BUILDING TRUST: Fostering Sustainable Relationships

By Camea Davis

“Stepping Stones
stepping stones”

My father’s raspy voice always reminds me that small steps make a big difference. He calls them stepping stones. Placing one foot on only the very next stone is enough. Eventually you will get very far. Step by step. 

This reminds me of James Clear’s work and best selling text “Atomic Habits,” which explores how to get one percent better each day. Building incremental habits that equate to a life well designed to reach one's goals. I’ve been studying James Clear’s work to get better at building trust with myself, step by step. Trusting others has its place. Trusting oneself is central to having sustainable habits. I have to build a relationship with myself that assures me I can count on me to show up and do what I say I will do for me, with no external accountability. The high public accountability tasks are easy to complete—call so and so, teach the class, perform the poem, organize the meeting. Easy. Students, colleagues, and audiences trust the contract (syllabus, ticket sales, or job title) set for the terms of our engagement. I will be there. I maintain that expectation to meet my external accountability measures and it all manages to get done. 

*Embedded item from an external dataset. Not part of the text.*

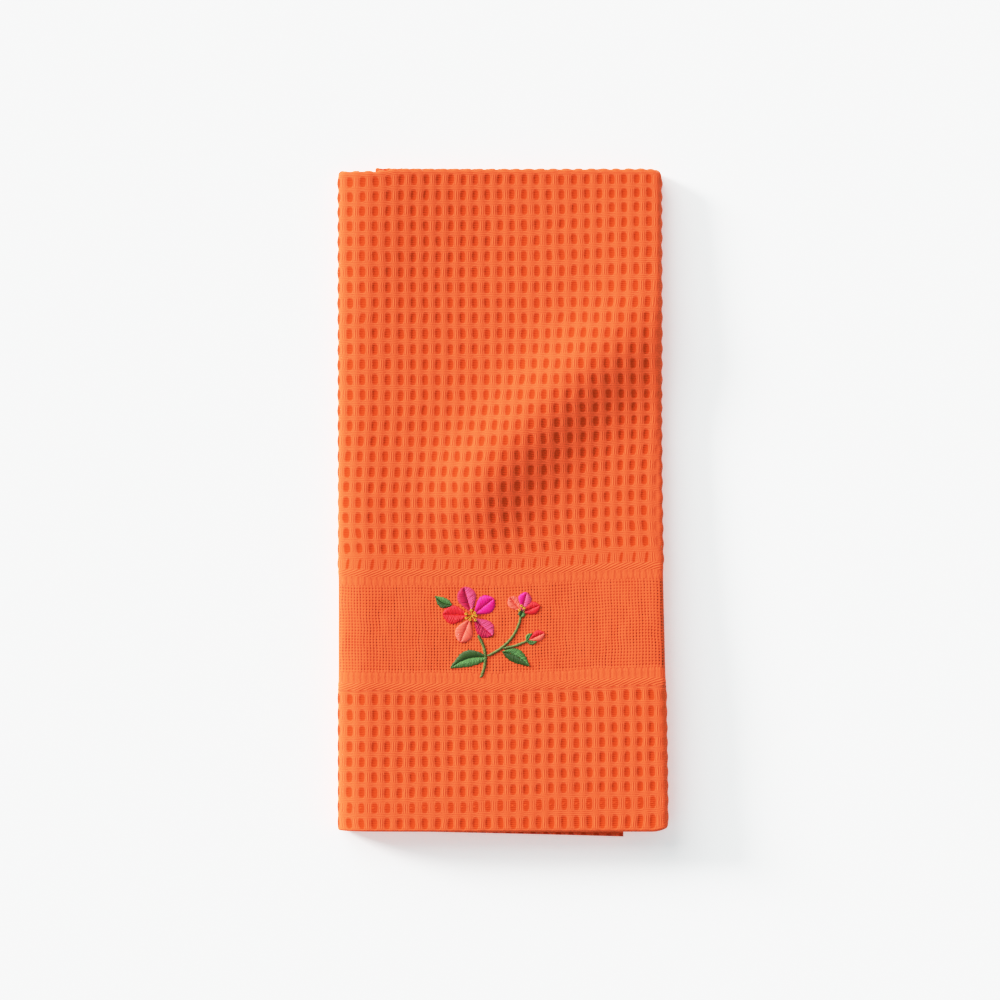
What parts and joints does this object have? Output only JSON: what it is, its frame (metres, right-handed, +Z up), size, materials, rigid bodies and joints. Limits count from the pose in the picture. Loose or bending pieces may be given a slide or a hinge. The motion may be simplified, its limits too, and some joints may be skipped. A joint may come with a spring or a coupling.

Yet day to day, my personal academic or creative writing which has low external accountability easily gets crowded off the day's agenda. My planned healthy food choices may or may not be what I eat. My intention to be mindful and well rested is dismissed with external urgencies. So many things I desire and commit to in my mind can be compromised by those nifty negative thoughts to evade or skip it just for now. In walking the stepping stones to building trust with myself, I have to show up for myself every day. I have to become a person that does what I say I will do even if it’s only for myself; heck especially if it’s only for myself!

One way to build trust with oneself is to develop atomic habits. Clear articulates in his book, numerous blogs, and podcast interviews that to create lasting behavioral change humans must do the following: 

  • Make it obvious 

  • Make it attractive 

  • Make it easy 

  • Make it satisfying 

And in doing all the above he argues we must create a clear implementation plan that details when and where we will do what action. This idea of an implementation plan can generate trust and deepen sustainable relationships with self and others as we practice. In practicing, making mistakes, and trying again it’s urgent that we relinquish our perfectionist tendencies to be 100% perfect or a total failure. For me, this habit building to deepen trust with myself is taking time. It’s taking repeated attempts.

Additionally, knowing that I need to deepen my trust with myself on a daily basis reminds me that in this generation committed to the hurry from one accolade to the next at the pace of a toxic grind culture, it’s okay to prioritize personal wellbeing. While we are busy being in external relationships it’s too easy to forget the internal work we require to remain fully human, which serves us in our broader artist, activist, social movement work. It’s both and not either or. It’s all possible one stepping stone at a time.